A Concerned Court Employee


Another Call to Audit Court Construction Funds

In recent months, we have highlighted the problems with the half-billion-dollar skyscraper courthouse in San Diego, which lacks a tunnel to the nearby jail; with the Plumas/Sierra Regional Courthouse, a $4.7 million wood-clad structure in the middle of snow country which the AOC had to vacate four years after having built it; and with the ridiculously expensive Long Beach Courthouse.  We now add the recently completed Santa Clara Family Justice Center to the list of California’s overbuilt courthouses.

We bring to your attention the article entitled, “That giant sucking sound? $105 million courthouse debt” from the San José Mercury News, available at this link.  The county’s chief executive officer describes the new courthouse, which features “gleaming Grecian columns clad in ornamental stone imported from Italy,” as “an absolute drain on the budget.”  In the words of the president of the Superior Court Professional Employees’ Association, “The courthouse may someday be featured in Architectural Digest, but right now it’s proving to be a financial albatross around the necks of court workers and the public we serve.”

Much of the money for the new Santa Clara courthouse came from SB 1407, the bill which authorized the issuance of $5 billion in bonds to finance courthouse construction.  Those bonds are financed primarily by the $30 and $35 assessments we impose on misdemeanors and infractions.
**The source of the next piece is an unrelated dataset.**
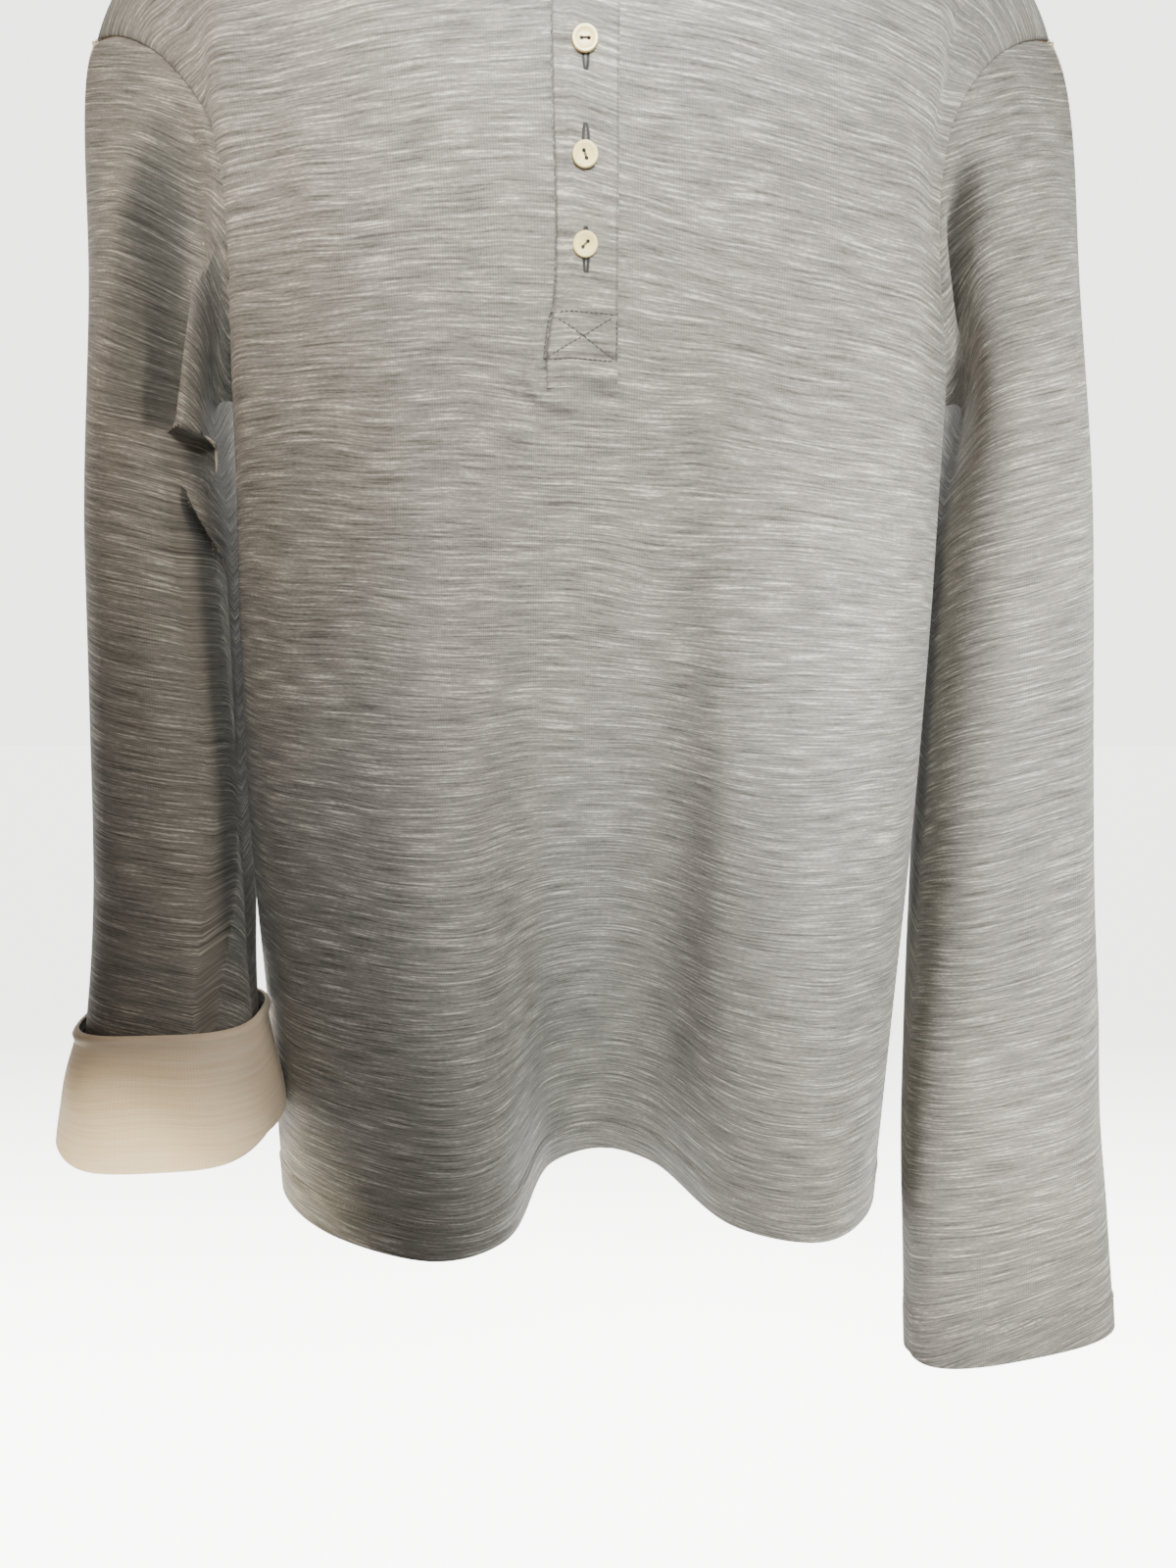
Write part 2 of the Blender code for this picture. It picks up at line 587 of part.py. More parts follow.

All the fancy stone cladding in California can’t cover an ugly truth: The judicial branch has financed the construction of a handful of highly ornate courthouses with money collected disproportionately from those who can least afford to pay.

We repeat our call for an audit of the AOC’s construction and maintenance wing.  We have a duty to ensure that the money we extract in fines and fees goes to the best possible use.  We doubt that the purchase of imported stone cladding makes the cut.